Because, it must be made clear, social panic and notoriety are exactly what many mass killers want. Dr Park Dietz, a forensic psychiatrist and criminologist who specialises in these sort of murders, explains that for a certain kind of killer, publicity and “desire to terrorize the community as a whole” are motivators. That might not sound likely in cases where the perpetrator kills himself, but as Dietz notes, “they, like other suicides, may expect to witness the aftermath. (Some suicide notes refer to the joy the decedents expect to experience in watching the mourners suffer.)”

Extrapolating from that, he has said elsewhere that if you want to prevent future mass killings, the best way is not to paint killers as anti-heroes, not to start coverage with sirens blaring and grim reports of death tolls:

Here’s my hypothesis. Saturation-level news coverage of mass murder causes, on average, one more mass murder in the next two weeks. It’s not that the news coverage made the person paranoid, or armed, or suicidally depressed, but you’ve got to imagine this small number of people sitting at home, with guns on their lap and a hit list in their mind. They feel willing to die.

When they watch the coverage of a school shooting or a workplace mass murder, it only takes one or two of them to say – ‘that guy is just like me, that’s the solution to my problem, that’s what I’ll do tomorrow’. The point is that the media coverage moves them a little closer to the action. Is that causation? Legally, maybe not. Epidemiologically, yes.

Dietz admits that there isn’t sufficient data to back his hypothesis up with numbers, but there is very good evidence for a similar copycat effect in suicide and media coverage.

There has been lots of coverage of the killer. He was a goth, he played video games, he was autistic, he had a “personality disorder”, his mother was a survivalist. I doubt whether any of these are useful risk indicators for mass shootings; I’m sure there are thousands of people across the US who match that description but who will never hurt another human being. Returning to Dietz, the warning signs that might give away a future mass killer are “not very specific and so they apply to many people who will never be violent toward anyone but themselves … In order to be able to catch in your net everyone who will do a mass murder, you need to err on the side of catching hundreds or thousands of people with similar behaviors who will never commit a mass murder, no matter what you do.” That’s unlikely to change.
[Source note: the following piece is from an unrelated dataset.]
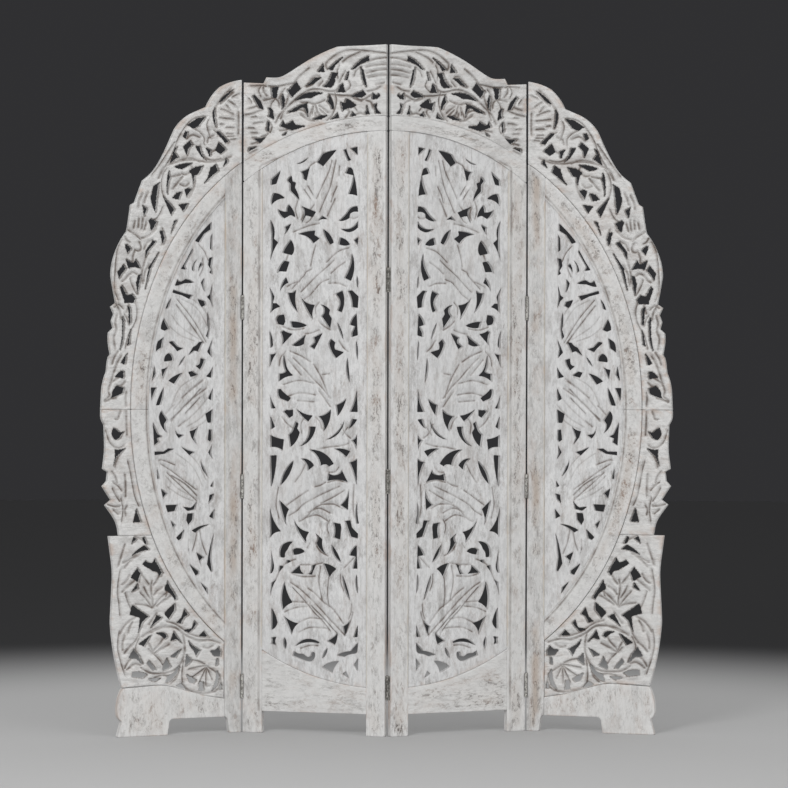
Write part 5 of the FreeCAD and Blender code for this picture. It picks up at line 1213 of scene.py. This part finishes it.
# ---- hinges ----
# Nodes of hinge leaves with the bodies they ride on, and nodes of hinge pins.
PLATE_NODES = {
    "centre_fold_left_hinge_leaves": "inner_left", "centre_fold_right_hinge_leaves": "inner_right",
    "left_fold_inner_hinge_leaves": "inner_left", "left_fold_outer_hinge_leaves": "outer_left",
    "right_fold_inner_hinge_leaves": "inner_right", "right_fold_outer_hinge_leaves": "outer_right",
}
PIN_NODES = ("centre_fold_hinge_pins", "left_fold_hinge_pins", "right_fold_hinge_pins")
# Screw heads, in millimetres: half their width, how far they stand out of the hinge leaf and reach into it,
# the width of the slot, how far the row is from the leaf's edge, and the share that the flat top takes up.
SCREW_RADIUS = 2.6
SCREW_PROUD = 0.15
SCREW_SUNK = 0.6
SCREW_SLOT = 0.8
SCREW_INSET = 4.5
SCREW_TOP = 0.82
SCREW_SIDES = 8
SCREWS_PER_LEAF = 3
# The slots turn by this much, in radians, from one screw and from one hinge to the next.
SLOT_TURN = 0.9
HINGE_TURN = 0.5
# Gaps in height larger than this part one hinge from the next.
HINGES_APART = 50.0


def hinge_spans(heights):
    """Lowest and highest z of each hinge in a node's heights."""
    heights = np.sort(heights)
    breaks = np.nonzero(np.diff(heights) > HINGES_APART)[0]
    return list(zip([heights[0], *heights[breaks + 1]], [*heights[breaks], heights[-1]]))


def screw_head(turn):
    """A countersunk head: two lands beside a slot, each as rings of (across, up, out) points."""
    widest = math.acos(SCREW_SLOT / 2 / SCREW_RADIUS)
    lands = []
    for way in (turn, turn + math.pi):
        rings = []
        for shrink, out in ((1.0, -SCREW_SUNK), (1.0, 0.0), (SCREW_TOP, SCREW_PROUD)):
            ring = []
            for i in range(SCREW_SIDES + 1):
                t = widest * (2 * i / SCREW_SIDES - 1)
                x = SCREW_SLOT / 2 + (SCREW_RADIUS * math.cos(t) - SCREW_SLOT / 2) * shrink
                y = SCREW_RADIUS * math.sin(t) * shrink
                across = x * math.cos(way) - y * math.sin(way)
                ring.append((across, x * math.sin(way) + y * math.cos(way), out))
            rings.append(ring)
        lands.append(rings)
    return lands


def put_screws(node, body, material):
    """Screw heads on a node's hinge leaves, flush in the face that looks across the fold."""
    leaf, side = body.split("_")
    points = in_leaf(node, leaf, side)
    centre = "centre" in node
    edge = real_u(leaf)[0] if centre else side_fold_u(leaf)
    outward = 1 if leaf == "inner" and not centre else -1
    row = points[:, 1].min() + SCREW_INSET if centre else points[:, 1].max() - SCREW_INSET
    bm = bmesh.new()
    for hinge, (low, high) in enumerate(hinge_spans(points[:, 2])):
        for k in range(SCREWS_PER_LEAF):
            up = low + (high - low) * (k + 0.5) / SCREWS_PER_LEAF
            for rings in screw_head(SLOT_TURN * k + HINGE_TURN * hinge):
                loops = [[bm.verts.new(Vector((edge + outward * out, row + a, up + b)) * MM)
                          for a, b, out in ring] for ring in rings]
                bm.faces.new(loops[0])
                bm.faces.new(loops[-1])
                for lower, upper in zip(loops, loops[1:]):
                    for i in range(len(lower)):
                        j = (i + 1) % len(lower)
                        bm.faces.new((lower[i], lower[j], upper[j], upper[i]))
    bmesh.ops.recalc_face_normals(bm, faces=bm.faces)
    mesh = bpy.data.meshes.new(f"screws_{node}")
    bm.to_mesh(mesh)
    bm.free()
    finish_mesh(mesh, leaf, side, None, material)


# ---- operators ----
class JALISCREEN_OT_jali_boards(bpy.types.Operator):
    """Build the thin pierced jali boards inside the oval"""
    bl_idname = "jali_screen.jali_boards"
    bl_label = "Jali Boards"

    def execute(self, context):
        finish = whitewash("jali_white", colours().jali_white, UPRIGHT_GRAIN,
                           flecks=1.2, stain_and_shade=1.0, wear=0.3, mottle=0.5)
        put_boards([kind for kind in BOARDS if "jali" in kind], finish)
        return {"FINISHED"}


class JALISCREEN_OT_carved_boards(bpy.types.Operator):
    """Build the carved crest, the borders outside the ring and the lower corners"""
    bl_idname = "jali_screen.carved_boards"
    bl_label = "Carved Boards"

    def execute(self, context):
        finish = whitewash("carved_limewash", colours().limewash, LEVEL_GRAIN,
                           flecks=1.0, stain_and_shade=0.95, wear=0.6, mottle=0.45)
        put_boards([kind for kind in BOARDS if "jali" not in kind], finish)
        return {"FINISHED"}


# The first word that a kind's name holds gives its finish: share of the full colour, grain, and the strength
# of flecks, stain and painted shade, wear, mottle and tan tint.
FRAME_FINISHES = {
    "outer_stile": (0.93, UPRIGHT_GRAIN, 1.0, 0.95, 0.9, 0.55, 1.0),
    "stile": (1.0, UPRIGHT_GRAIN, 1.0, 0.8, 0.55, 0.35, 0.3),
    "foot": (1.0, UPRIGHT_GRAIN, 0.7, 0.8, 0.55, 0.3, 0.1),
    "ring": (1.0, EVEN_GRAIN, 1.0, 0.95, 0.6, 0.38, 0.4),
    "rail": (1.0, LEVEL_GRAIN, 0.9, 0.8, 0.55, 0.3, 0.15),
}


class JALISCREEN_OT_frame(bpy.types.Operator):
    """Build the stiles and rails with worn edges and the beaded ring"""
    bl_idname = "jali_screen.frame"
    bl_label = "Frame"

    def execute(self, context):
        finishes = {word: whitewash(f"{word}_limewash", [c * share for c in colours().limewash], *strengths)
                    for word, (share, *strengths) in FRAME_FINISHES.items()}
        for kind in FRAME_KINDS:
            put_frame(kind, next(finish for word, finish in finishes.items() if word in kind))
        return {"FINISHED"}


class JALISCREEN_OT_hinges(bpy.types.Operator):
    """Finish the hinge leaves and pins and put in the screws"""
    bl_idname = "jali_screen.hinges"
    bl_label = "Hinges"

    def execute(self, context):
        paint, steel = painted_metal(), dull_steel()
        for nodes, finish in ((PLATE_NODES, paint), (PIN_NODES, steel)):
            for node in nodes:
                mesh = frame["nodes"][node].data
                mesh.materials.clear()
                mesh.materials.append(finish)
        for node, body in PLATE_NODES.items():
            put_screws(node, body, steel)
        return {"FINISHED"}


class JALISCREEN_OT_studio(bpy.types.Operator):
    """Set up the floor, lamps and camera"""
    bl_idname = "jali_screen.studio"
    bl_label = "Studio"

    def execute(self, context):
        build_stage()
        build_lamps()
        build_camera()
        return {"FINISHED"}


# Radii of the floor's rings, and the radii between which its colour fades from pale to dark grey, a painted
# falloff of light, in metres.
FLOOR_RINGS = (1.0, 2.5, 4.0, 6.0, 14.0)
FLOOR_PAINTED_FALLOFF = (1.35, 3.2)
FLOOR_SIDES = 48
FLOOR_ROUGHNESS = 0.85
FLOOR_BUMPS = 0.0001


def build_stage():
    """A pale floor whose colour darkens outward into the dark grey around it, a painted falloff of light."""
    points = [(0.0, 0.0, 0.0)]
    for radius in FLOOR_RINGS:
        for i in range(FLOOR_SIDES):
            turn = math.tau * i / FLOOR_SIDES
            points.append((radius * math.cos(turn), radius * math.sin(turn), 0.0))
    following = [(i, (i + 1) % FLOOR_SIDES) for i in range(FLOOR_SIDES)]
    faces = [(0, 1 + i, 1 + j) for i, j in following]
    for ring in range(len(FLOOR_RINGS) - 1):
        inner = 1 + FLOOR_SIDES * ring
        outer = inner + FLOOR_SIDES
        faces += [(inner + i, outer + i, outer + j, inner + j) for i, j in following]
    mesh = bpy.data.meshes.new("studio_floor")
    mesh.from_pydata(points, [], faces)
    made = Shader("studio_floor")
    wanted = colours()
    away = made.node("ShaderNodeVectorMath", {0: made.where}, operation="LENGTH").outputs["Value"]
    # Painted falloff of light: pale near the screen, and beyond that the backdrop's grey divided by the sky's
    # strength, so that it renders as dark as the backdrop.
    shade = made.mix(made.step(away, *FLOOR_PAINTED_FALLOFF), rgba(wanted.floor),
                     rgba([c / SKY_LIGHT for c in wanted.backdrop]))
    mesh.materials.append(made.finish(shade, FLOOR_ROUGHNESS, made.noise(60.0), FLOOR_BUMPS))
    floor = bpy.data.objects.new("studio_floor", mesh)
    bpy.context.scene.collection.objects.link(floor)


# Place, width and power of each lamp.
LAMPS = {
    "key": ((-1.9, -4.6, 3.0), 1.3, 112.0),
    "fill": ((3.0, -4.4, 1.6), 2.5, 45.0),
}
SKY_LIGHT = 0.75
LAMP_AIM = (0.0, 0.0, 0.95)


def build_lamps():
    """A soft key lamp at the upper left, a weak fill at the right, and a white sky seen as dark grey."""
    for name, (place, size, power) in LAMPS.items():
        data = bpy.data.lights.new(name, "AREA")
        data.size = size
        data.energy = power
        lamp = bpy.data.objects.new(name, data)
        lamp.location = place
        lamp.rotation_euler = (Vector(LAMP_AIM) - Vector(place)).to_track_quat("-Z", "Y").to_euler()
        bpy.context.scene.collection.objects.link(lamp)
    world = bpy.context.scene.world or bpy.data.worlds.new("studio")
    bpy.context.scene.world = world
    world.use_nodes = True
    tree = world.node_tree
    sky = tree.nodes["Background"]
    sky.inputs["Color"].default_value = (1, 1, 1, 1)
    sky.inputs["Strength"].default_value = SKY_LIGHT
    seen = tree.nodes.new("ShaderNodeBackground")
    seen.inputs["Color"].default_value = rgba(colours().backdrop)
    path = tree.nodes.new("ShaderNodeLightPath")
    either = path.outputs["Is Camera Ray"]
    for kind in ("Is Glossy Ray", "Is Transmission Ray"):
        more = tree.nodes.new("ShaderNodeMath")
        more.operation = "MAXIMUM"
        tree.links.new(either, more.inputs[0])
        tree.links.new(path.outputs[kind], more.inputs[1])
        either = more.outputs[0]
    blend = tree.nodes.new("ShaderNodeMixShader")
    tree.links.new(either, blend.inputs[0])
    tree.links.new(sky.outputs[0], blend.inputs[1])
    tree.links.new(seen.outputs[0], blend.inputs[2])
    tree.links.new(blend.outputs[0], tree.nodes["World Output"].inputs["Surface"])


# In metres, degrees and millimetres.
CAMERA_PLACE = (-0.65985, -10.2377, 1.06556)
CAMERA_TURN = (89.02502, -0.12516, -3.79787)
CAMERA_LENS = 179.04
SENSOR_WIDTH = 36.0


def build_camera():
    """The camera, square and level in front of the screen."""
    data = bpy.data.cameras.new("camera")
    data.lens = CAMERA_LENS
    data.sensor_width = SENSOR_WIDTH
    camera = bpy.data.objects.new("camera", data)
    camera.location = CAMERA_PLACE
    camera.rotation_euler = [math.radians(a) for a in CAMERA_TURN]
    bpy.context.scene.collection.objects.link(camera)
    bpy.context.scene.camera = camera


class JALISCREEN_PT_panel(bpy.types.Panel):
    """Build the screen and its studio"""
    bl_label = "Jali Screen"
    bl_idname = "JALISCREEN_PT_panel"
    bl_space_type = "VIEW_3D"
    bl_region_type = "UI"
    bl_category = "Jali Screen"

    def draw(self, context):
        layout = self.layout
        for group in (context.scene.jali_screen_sizes, context.scene.jali_screen_colours):
            box = layout.box()
            for name in group.__annotations__:
                box.prop(group, name)
        for operator in OPERATORS:
            layout.operator(operator.bl_idname)


OPERATORS = (JALISCREEN_OT_jali_boards, JALISCREEN_OT_carved_boards, JALISCREEN_OT_frame,
             JALISCREEN_OT_hinges, JALISCREEN_OT_studio)
CLASSES = (JaliScreenSizes, JaliScreenColours, *OPERATORS, JALISCREEN_PT_panel)


def register():
    """Register the classes and the two groups of properties."""
    for each in CLASSES:
        bpy.utils.register_class(each)
    bpy.types.Scene.jali_screen_sizes = bpy.props.PointerProperty(type=JaliScreenSizes)
    bpy.types.Scene.jali_screen_colours = bpy.props.PointerProperty(type=JaliScreenColours)


def unregister():
    """Take them away again."""
    del bpy.types.Scene.jali_screen_sizes
    del bpy.types.Scene.jali_screen_colours
    for each in reversed(CLASSES):
        bpy.utils.unregister_class(each)


def main():
    """Build everything."""
    register()
    bpy.context.scene.view_settings.view_transform = "Standard"
    bpy.ops.jali_screen.jali_boards()
    bpy.ops.jali_screen.carved_boards()
    bpy.ops.jali_screen.frame()
    bpy.ops.jali_screen.hinges()
    bpy.ops.jali_screen.studio()


if __name__ == "__main__":
    main()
Catching individuals before they do these terrible things is unlikely. Instead, we need to look at mass murder as an epidemiological problem, and working out what we can do to reduce their likelihood.

That means, first, asking whether there should be guidelines in place for coverage of mass murders, just as there are for suicides, which media outlets should agree between themselves, following expert advice. I don’t know what they might be, but reducing the number of times the killer is named and portrayed might be a good idea, and reducing as far as possible the drama of any descriptions. This obviously needs to be weighed against the legitimate journalistic duty to investigate and reveal the facts.

But more importantly, perhaps, it needs to be remembered that there isn’t a plague of these killings spreading across America. The playgrounds are not battlegrounds and children are not dying daily in a hail of bullets. Periodically, a deeply disturbed man will convince himself that the answers to his problems – whether they’re problems of inadequacy or paranoia or rage – lie in an ammunition clip. But it’s very rare. Not as rare as we would all like, but America’s parents don’t need to live in daily fear that their children will be massacred in the classroom, any more than they do that they’ll be struck by lightning. We all want to know what it is in the American psyche that allows this sort of horror: I suggest we’re asking the wrong question. In a society of 300 million people, there are going to be a handful of dangerously unstable men. We can take sensible steps to avoid inflaming them, or to reduce their access to weapons (a good idea anyway, as we saw above, since homicide levels are linked to gun ownership levels). But we shouldn’t act as though mass murder is a bigger problem than it is.